§ Do this: Extract, unchanged, every line from the top of the material below through the line with "glow: float = 0.45", and no more.

§ Data lines:
──────────
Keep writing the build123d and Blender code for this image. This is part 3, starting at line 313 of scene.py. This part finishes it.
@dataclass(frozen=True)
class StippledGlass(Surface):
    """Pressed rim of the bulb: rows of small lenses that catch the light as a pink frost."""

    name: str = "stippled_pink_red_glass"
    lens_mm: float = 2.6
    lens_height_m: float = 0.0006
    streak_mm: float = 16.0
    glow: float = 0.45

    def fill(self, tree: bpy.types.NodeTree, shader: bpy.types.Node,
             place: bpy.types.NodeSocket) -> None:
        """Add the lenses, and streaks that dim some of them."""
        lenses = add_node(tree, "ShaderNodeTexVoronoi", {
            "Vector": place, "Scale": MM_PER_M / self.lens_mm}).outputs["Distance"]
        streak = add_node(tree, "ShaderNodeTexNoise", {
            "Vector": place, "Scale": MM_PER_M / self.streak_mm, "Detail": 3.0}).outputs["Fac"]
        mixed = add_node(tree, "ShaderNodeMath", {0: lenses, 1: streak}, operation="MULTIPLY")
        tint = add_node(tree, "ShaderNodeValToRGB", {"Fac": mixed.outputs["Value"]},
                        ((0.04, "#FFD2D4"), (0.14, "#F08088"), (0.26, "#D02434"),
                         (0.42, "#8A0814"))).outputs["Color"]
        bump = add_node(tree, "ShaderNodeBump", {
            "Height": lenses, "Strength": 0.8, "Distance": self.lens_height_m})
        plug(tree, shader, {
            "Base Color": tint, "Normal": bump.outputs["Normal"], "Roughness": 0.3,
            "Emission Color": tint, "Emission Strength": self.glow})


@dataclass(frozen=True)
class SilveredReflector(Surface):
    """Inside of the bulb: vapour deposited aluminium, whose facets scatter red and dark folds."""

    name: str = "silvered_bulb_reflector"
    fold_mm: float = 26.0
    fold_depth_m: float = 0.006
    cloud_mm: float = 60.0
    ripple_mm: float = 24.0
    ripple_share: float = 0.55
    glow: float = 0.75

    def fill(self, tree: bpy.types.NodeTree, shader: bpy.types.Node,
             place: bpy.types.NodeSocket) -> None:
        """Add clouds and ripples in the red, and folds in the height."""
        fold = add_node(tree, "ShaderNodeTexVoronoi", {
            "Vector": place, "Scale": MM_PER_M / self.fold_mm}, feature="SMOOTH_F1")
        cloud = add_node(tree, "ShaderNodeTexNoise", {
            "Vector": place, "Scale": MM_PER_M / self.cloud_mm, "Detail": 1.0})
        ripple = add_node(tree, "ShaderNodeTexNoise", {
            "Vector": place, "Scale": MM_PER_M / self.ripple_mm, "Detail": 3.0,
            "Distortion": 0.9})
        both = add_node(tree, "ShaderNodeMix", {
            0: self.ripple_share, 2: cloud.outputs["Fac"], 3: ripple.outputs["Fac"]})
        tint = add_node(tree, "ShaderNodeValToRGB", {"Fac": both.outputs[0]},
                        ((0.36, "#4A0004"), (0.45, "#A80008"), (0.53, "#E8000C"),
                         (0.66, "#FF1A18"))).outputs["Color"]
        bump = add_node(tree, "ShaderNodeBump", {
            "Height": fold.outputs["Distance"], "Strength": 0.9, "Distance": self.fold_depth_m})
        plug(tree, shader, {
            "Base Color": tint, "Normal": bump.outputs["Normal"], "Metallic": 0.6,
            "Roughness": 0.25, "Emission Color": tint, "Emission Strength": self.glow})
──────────
§ Exercise output:
Keep writing the build123d and Blender code for this image. This is part 3, starting at line 313 of scene.py. This part finishes it.
@dataclass(frozen=True)
class StippledGlass(Surface):
    """Pressed rim of the bulb: rows of small lenses that catch the light as a pink frost."""

    name: str = "stippled_pink_red_glass"
    lens_mm: float = 2.6
    lens_height_m: float = 0.0006
    streak_mm: float = 16.0
    glow: float = 0.45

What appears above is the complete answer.